>> Start TASK INPUTS

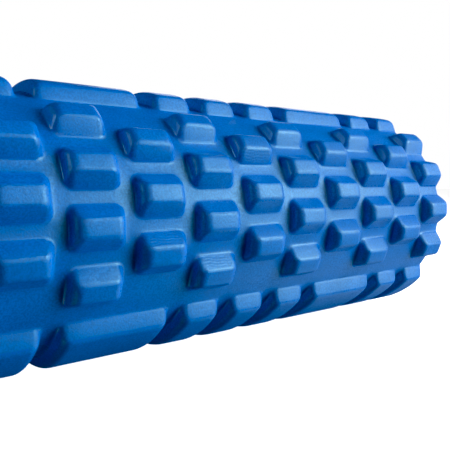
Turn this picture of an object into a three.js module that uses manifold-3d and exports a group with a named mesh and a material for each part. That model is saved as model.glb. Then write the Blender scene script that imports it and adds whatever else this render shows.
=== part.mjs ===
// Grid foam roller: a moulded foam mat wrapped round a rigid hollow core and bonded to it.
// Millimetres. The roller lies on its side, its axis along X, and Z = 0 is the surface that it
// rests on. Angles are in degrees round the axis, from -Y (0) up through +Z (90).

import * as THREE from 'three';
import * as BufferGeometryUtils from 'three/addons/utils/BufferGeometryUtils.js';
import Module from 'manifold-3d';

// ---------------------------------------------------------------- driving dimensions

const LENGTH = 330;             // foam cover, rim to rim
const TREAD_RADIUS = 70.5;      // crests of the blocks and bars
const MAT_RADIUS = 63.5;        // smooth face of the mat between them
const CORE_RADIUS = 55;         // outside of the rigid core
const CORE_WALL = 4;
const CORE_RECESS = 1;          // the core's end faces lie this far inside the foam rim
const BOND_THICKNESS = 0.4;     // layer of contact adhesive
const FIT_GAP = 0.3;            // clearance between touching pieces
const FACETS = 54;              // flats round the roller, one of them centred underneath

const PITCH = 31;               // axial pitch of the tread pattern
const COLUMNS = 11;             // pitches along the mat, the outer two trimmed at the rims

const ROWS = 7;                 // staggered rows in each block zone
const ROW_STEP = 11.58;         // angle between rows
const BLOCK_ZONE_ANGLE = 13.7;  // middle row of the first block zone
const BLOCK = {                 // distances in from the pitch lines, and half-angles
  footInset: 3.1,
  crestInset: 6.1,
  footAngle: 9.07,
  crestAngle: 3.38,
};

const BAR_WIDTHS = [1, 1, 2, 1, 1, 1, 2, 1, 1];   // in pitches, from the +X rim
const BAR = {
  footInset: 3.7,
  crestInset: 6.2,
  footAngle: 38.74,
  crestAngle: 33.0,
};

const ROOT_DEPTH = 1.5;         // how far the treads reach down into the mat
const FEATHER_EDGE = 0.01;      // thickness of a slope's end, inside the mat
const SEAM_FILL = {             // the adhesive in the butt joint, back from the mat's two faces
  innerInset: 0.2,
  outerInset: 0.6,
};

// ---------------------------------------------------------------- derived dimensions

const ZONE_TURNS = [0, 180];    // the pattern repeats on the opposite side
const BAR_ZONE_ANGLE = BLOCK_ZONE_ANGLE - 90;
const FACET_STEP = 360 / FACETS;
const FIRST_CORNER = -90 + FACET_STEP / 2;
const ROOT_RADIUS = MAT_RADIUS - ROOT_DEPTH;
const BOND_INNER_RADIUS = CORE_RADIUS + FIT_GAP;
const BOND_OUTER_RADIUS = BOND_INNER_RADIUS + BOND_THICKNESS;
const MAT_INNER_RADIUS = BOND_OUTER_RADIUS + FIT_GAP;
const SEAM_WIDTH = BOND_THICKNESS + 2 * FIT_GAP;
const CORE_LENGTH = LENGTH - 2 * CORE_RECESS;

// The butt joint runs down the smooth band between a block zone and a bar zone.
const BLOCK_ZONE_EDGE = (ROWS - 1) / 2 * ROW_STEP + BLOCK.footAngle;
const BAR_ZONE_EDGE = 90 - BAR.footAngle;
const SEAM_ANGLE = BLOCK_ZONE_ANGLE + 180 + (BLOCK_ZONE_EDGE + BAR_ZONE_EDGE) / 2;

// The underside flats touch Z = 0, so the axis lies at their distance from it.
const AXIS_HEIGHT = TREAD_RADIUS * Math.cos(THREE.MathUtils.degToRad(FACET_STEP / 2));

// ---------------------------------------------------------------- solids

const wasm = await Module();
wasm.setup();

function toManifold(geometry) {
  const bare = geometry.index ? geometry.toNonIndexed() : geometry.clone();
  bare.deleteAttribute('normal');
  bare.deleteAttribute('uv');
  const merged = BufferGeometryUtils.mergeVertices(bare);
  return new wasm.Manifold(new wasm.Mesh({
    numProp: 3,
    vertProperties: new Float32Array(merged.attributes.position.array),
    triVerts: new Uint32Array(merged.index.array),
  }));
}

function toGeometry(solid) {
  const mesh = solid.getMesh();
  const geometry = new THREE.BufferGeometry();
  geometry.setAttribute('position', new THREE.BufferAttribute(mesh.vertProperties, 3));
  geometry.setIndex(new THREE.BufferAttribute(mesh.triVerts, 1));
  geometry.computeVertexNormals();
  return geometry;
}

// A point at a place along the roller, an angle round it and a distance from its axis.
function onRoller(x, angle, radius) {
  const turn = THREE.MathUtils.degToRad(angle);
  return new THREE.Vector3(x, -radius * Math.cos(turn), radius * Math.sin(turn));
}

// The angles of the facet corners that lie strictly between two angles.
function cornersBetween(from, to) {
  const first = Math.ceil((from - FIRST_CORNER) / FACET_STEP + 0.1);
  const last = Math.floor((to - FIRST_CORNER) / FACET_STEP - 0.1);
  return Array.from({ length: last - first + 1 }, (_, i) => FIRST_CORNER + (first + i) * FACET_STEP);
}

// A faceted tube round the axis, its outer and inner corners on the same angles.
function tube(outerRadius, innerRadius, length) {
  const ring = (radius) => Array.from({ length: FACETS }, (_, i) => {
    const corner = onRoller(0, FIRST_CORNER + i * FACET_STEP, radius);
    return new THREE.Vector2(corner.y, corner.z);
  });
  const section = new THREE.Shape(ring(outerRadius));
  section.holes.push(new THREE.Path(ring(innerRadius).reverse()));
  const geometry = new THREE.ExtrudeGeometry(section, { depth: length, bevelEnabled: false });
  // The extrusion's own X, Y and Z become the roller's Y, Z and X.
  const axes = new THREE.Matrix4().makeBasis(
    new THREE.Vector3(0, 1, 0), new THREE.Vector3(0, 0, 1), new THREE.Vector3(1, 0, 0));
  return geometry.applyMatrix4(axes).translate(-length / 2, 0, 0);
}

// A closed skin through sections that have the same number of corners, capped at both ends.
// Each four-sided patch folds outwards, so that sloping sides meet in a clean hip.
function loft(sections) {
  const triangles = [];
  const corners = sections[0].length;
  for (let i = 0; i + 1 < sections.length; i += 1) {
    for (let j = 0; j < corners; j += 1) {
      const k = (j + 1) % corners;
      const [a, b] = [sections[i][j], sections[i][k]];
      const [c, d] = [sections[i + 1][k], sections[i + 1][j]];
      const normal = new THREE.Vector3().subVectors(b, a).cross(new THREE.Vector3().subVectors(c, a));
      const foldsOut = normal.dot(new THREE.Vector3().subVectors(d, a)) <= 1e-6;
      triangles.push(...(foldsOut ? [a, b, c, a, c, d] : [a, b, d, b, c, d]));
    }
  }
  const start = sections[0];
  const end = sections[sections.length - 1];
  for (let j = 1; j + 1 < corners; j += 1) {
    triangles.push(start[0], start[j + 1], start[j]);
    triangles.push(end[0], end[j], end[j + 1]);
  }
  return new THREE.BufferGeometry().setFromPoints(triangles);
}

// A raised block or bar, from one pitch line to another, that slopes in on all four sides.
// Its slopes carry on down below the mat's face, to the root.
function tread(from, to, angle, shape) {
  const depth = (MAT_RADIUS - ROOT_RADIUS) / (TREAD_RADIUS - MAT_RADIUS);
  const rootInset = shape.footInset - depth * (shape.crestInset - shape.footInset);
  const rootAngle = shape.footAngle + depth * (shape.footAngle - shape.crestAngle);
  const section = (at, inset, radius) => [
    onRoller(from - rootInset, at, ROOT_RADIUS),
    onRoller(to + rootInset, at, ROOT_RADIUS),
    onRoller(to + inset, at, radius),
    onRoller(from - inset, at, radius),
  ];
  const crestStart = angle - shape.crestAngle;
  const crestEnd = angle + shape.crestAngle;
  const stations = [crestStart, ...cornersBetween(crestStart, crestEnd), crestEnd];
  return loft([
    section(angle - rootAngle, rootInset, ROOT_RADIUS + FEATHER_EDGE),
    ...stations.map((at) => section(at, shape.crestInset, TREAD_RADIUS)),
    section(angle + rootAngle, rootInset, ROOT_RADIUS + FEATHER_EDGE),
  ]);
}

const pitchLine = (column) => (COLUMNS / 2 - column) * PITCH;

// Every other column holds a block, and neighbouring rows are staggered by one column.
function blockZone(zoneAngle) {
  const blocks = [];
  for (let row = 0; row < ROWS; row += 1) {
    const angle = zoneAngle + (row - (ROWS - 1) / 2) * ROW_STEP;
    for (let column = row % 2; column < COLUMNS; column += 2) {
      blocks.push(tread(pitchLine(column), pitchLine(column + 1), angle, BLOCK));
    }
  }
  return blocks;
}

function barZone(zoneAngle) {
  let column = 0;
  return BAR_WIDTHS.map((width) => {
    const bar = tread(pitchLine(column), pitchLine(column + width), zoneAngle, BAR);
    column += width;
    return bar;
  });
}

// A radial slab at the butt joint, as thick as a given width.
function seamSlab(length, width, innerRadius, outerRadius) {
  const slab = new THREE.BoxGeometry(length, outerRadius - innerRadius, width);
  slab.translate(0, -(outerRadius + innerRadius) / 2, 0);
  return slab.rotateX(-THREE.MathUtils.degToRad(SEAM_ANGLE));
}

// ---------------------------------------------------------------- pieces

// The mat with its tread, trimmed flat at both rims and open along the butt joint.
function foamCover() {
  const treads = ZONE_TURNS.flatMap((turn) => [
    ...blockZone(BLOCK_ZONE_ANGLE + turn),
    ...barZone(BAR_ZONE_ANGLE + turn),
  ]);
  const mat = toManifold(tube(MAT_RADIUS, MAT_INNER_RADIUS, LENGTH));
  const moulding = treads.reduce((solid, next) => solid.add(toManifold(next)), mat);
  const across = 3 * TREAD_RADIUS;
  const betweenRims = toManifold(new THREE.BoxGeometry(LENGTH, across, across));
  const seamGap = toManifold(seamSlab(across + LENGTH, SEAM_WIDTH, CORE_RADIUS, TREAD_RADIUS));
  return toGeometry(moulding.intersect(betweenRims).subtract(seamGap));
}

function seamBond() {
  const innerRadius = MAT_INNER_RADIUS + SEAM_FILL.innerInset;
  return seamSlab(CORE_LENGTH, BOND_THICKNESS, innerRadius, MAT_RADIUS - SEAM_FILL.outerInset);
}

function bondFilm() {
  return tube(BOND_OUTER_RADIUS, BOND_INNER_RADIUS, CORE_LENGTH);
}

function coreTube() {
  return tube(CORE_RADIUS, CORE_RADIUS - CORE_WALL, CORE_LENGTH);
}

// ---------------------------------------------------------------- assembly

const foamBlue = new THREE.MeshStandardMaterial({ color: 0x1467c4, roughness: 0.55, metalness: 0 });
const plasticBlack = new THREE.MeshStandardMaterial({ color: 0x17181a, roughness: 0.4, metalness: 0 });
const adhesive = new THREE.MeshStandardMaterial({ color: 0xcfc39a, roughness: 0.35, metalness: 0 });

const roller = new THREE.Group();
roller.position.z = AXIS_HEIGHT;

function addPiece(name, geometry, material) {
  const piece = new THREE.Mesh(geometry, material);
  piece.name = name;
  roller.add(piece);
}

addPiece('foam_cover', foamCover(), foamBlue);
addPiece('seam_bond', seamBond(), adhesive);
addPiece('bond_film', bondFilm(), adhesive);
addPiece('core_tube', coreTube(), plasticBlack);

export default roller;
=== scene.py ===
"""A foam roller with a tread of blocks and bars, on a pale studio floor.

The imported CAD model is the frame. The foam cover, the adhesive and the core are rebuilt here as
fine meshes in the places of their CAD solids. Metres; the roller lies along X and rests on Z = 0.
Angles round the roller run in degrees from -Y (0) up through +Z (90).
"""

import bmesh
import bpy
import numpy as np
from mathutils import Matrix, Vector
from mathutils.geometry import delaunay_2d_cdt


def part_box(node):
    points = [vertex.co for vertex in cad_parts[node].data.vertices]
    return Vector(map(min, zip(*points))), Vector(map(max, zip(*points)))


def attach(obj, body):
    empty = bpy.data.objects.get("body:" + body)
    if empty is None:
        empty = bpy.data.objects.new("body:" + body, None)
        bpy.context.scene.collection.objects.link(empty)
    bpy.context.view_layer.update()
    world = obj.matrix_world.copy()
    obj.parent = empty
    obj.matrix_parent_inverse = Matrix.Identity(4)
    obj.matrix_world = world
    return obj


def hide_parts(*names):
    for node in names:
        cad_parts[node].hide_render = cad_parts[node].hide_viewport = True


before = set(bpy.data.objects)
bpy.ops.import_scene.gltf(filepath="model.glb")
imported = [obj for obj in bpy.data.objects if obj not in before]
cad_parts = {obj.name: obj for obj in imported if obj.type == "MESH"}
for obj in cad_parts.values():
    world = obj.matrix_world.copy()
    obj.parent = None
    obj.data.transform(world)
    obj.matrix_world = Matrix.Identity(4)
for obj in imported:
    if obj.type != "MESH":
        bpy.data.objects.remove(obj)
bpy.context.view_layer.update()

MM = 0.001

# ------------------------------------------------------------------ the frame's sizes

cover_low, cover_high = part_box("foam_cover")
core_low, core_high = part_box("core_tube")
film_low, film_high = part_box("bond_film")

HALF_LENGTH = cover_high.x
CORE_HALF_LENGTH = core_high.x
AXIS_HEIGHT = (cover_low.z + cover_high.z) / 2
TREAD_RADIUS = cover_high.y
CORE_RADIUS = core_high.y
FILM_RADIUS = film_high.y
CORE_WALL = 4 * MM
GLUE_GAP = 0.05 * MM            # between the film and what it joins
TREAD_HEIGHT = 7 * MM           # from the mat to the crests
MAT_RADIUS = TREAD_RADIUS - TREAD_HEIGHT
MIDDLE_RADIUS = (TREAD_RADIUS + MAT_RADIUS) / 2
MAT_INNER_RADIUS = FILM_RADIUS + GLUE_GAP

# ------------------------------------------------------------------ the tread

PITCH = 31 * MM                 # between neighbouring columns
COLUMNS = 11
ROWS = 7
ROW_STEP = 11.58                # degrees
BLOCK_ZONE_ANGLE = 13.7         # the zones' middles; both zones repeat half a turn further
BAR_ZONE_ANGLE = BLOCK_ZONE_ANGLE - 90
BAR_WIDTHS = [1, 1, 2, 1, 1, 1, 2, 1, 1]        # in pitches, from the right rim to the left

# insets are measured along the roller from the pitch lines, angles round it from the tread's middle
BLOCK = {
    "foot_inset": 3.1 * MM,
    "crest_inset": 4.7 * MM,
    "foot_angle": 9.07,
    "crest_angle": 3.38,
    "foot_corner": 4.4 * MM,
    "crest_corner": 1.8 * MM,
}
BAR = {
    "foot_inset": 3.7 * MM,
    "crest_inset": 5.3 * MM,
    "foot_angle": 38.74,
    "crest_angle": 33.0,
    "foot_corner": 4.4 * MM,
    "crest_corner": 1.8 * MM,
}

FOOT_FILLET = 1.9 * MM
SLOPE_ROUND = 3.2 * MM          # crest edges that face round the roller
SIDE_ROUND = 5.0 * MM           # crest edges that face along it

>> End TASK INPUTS
>> Start TASK INPUTS

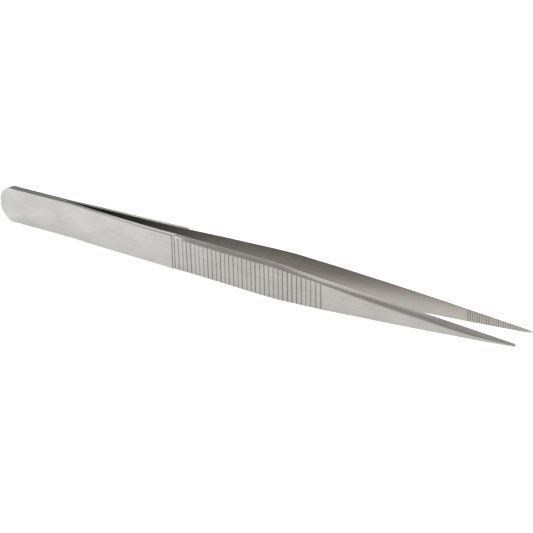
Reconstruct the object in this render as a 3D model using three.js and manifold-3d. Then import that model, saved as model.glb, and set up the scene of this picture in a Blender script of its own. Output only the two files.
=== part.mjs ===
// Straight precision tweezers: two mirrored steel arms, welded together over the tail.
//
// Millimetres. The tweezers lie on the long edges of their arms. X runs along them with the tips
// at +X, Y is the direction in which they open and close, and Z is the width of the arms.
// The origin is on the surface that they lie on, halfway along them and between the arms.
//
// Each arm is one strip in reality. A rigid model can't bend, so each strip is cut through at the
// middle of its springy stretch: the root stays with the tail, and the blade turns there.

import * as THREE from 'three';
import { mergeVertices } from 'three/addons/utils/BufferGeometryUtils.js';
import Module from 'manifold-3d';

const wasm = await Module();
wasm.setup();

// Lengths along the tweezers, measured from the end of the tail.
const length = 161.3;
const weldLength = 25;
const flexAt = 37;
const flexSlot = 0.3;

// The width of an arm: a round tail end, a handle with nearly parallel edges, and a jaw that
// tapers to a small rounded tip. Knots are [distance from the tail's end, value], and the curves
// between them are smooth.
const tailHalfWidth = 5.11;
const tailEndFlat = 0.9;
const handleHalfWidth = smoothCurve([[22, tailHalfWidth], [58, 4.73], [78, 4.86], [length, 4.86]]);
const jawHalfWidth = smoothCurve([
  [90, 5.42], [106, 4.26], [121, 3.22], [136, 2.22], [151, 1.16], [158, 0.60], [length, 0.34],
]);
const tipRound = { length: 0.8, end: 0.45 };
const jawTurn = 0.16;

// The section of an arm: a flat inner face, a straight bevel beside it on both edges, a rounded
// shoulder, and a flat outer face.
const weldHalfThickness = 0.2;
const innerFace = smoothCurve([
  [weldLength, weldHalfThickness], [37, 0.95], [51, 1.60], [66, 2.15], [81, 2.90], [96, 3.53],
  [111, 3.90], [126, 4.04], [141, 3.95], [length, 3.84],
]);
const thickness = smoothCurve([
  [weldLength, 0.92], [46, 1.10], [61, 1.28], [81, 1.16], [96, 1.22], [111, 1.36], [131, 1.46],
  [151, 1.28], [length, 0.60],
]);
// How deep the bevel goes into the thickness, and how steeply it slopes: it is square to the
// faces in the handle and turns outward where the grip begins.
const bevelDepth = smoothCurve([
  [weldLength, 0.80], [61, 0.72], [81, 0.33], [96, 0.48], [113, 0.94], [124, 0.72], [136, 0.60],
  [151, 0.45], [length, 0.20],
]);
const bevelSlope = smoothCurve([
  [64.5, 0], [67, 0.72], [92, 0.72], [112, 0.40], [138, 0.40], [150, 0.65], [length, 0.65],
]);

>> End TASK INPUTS

◆ WHAT YOU NEED TO DO ◆
From the records above, transcribe without alteration every line from the one with "obj.matrix_world = Matrix.Identity(4)" to the one with "the frame's sizes", inclusive.

◆ FINISHED EXERCISE ◆
    obj.matrix_world = Matrix.Identity(4)
for obj in imported:
    if obj.type != "MESH":
        bpy.data.objects.remove(obj)
bpy.context.view_layer.update()

MM = 0.001

# ------------------------------------------------------------------ the frame's sizes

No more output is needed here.